» **WRITTEN INSTRUCTION**: Return each line of the material verbatim.

» **INFORMATION SUPPLIED**:

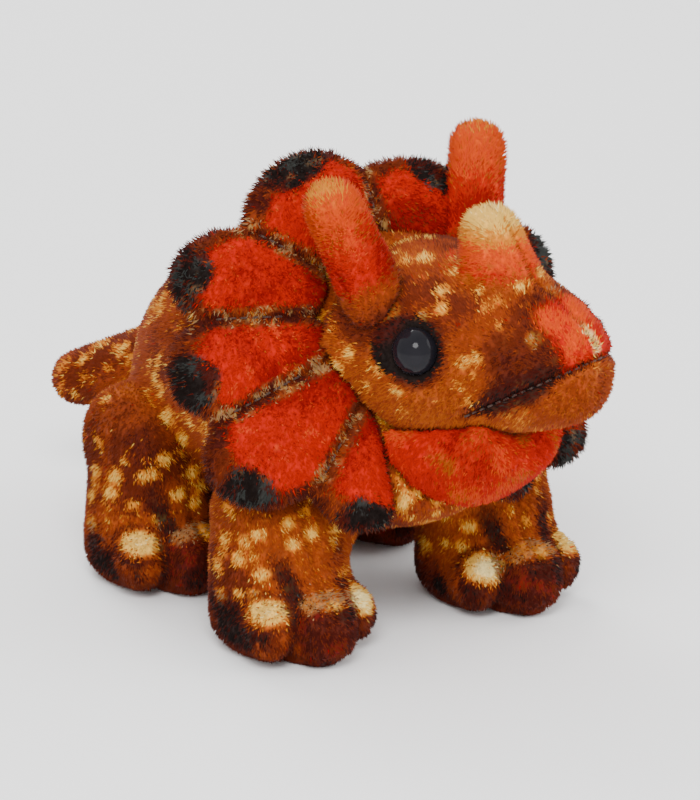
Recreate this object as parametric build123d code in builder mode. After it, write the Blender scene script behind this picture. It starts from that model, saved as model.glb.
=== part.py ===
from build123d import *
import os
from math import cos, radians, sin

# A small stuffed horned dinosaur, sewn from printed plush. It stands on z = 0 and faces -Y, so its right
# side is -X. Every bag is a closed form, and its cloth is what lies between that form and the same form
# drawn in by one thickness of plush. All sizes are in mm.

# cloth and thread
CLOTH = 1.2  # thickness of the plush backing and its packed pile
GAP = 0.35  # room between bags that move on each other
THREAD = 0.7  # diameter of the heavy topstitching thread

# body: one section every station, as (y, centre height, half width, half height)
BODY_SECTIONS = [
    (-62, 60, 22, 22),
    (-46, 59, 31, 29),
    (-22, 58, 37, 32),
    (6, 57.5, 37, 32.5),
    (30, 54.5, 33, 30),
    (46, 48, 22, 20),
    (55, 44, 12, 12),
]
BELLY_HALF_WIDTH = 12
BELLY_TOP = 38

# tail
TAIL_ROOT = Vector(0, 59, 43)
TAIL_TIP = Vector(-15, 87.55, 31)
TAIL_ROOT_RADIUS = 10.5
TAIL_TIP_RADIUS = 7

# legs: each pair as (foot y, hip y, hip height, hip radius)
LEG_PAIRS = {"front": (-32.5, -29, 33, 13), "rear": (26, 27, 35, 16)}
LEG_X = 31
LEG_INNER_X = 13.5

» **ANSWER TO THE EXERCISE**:
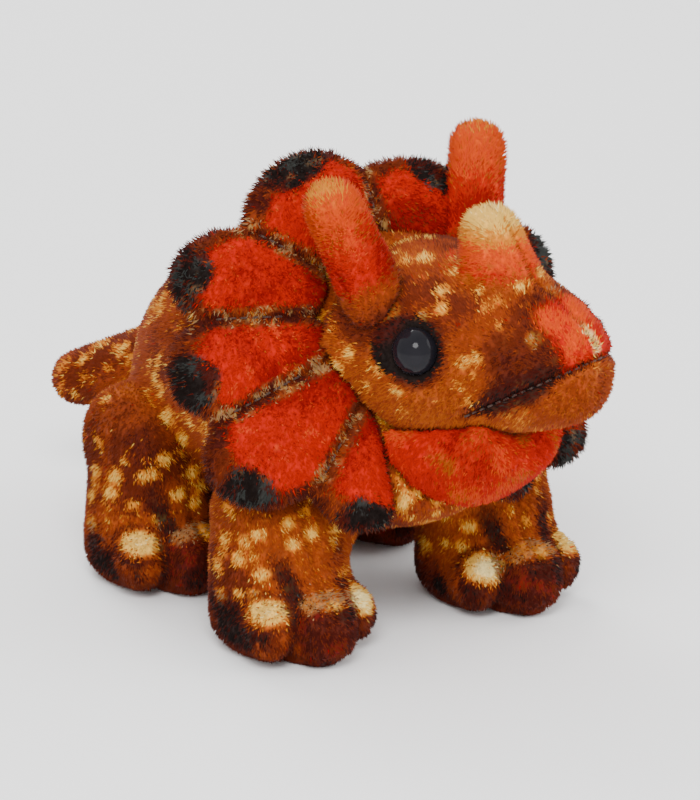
Recreate this object as parametric build123d code in builder mode. After it, write the Blender scene script behind this picture. It starts from that model, saved as model.glb.
=== part.py ===
from build123d import *
import os
from math import cos, radians, sin

# A small stuffed horned dinosaur, sewn from printed plush. It stands on z = 0 and faces -Y, so its right
# side is -X. Every bag is a closed form, and its cloth is what lies between that form and the same form
# drawn in by one thickness of plush. All sizes are in mm.

# cloth and thread
CLOTH = 1.2  # thickness of the plush backing and its packed pile
GAP = 0.35  # room between bags that move on each other
THREAD = 0.7  # diameter of the heavy topstitching thread

# body: one section every station, as (y, centre height, half width, half height)
BODY_SECTIONS = [
    (-62, 60, 22, 22),
    (-46, 59, 31, 29),
    (-22, 58, 37, 32),
    (6, 57.5, 37, 32.5),
    (30, 54.5, 33, 30),
    (46, 48, 22, 20),
    (55, 44, 12, 12),
]
BELLY_HALF_WIDTH = 12
BELLY_TOP = 38

# tail
TAIL_ROOT = Vector(0, 59, 43)
TAIL_TIP = Vector(-15, 87.55, 31)
TAIL_ROOT_RADIUS = 10.5
TAIL_TIP_RADIUS = 7

# legs: each pair as (foot y, hip y, hip height, hip radius)
LEG_PAIRS = {"front": (-32.5, -29, 33, 13), "rear": (26, 27, 35, 16)}
LEG_X = 31
LEG_INNER_X = 13.5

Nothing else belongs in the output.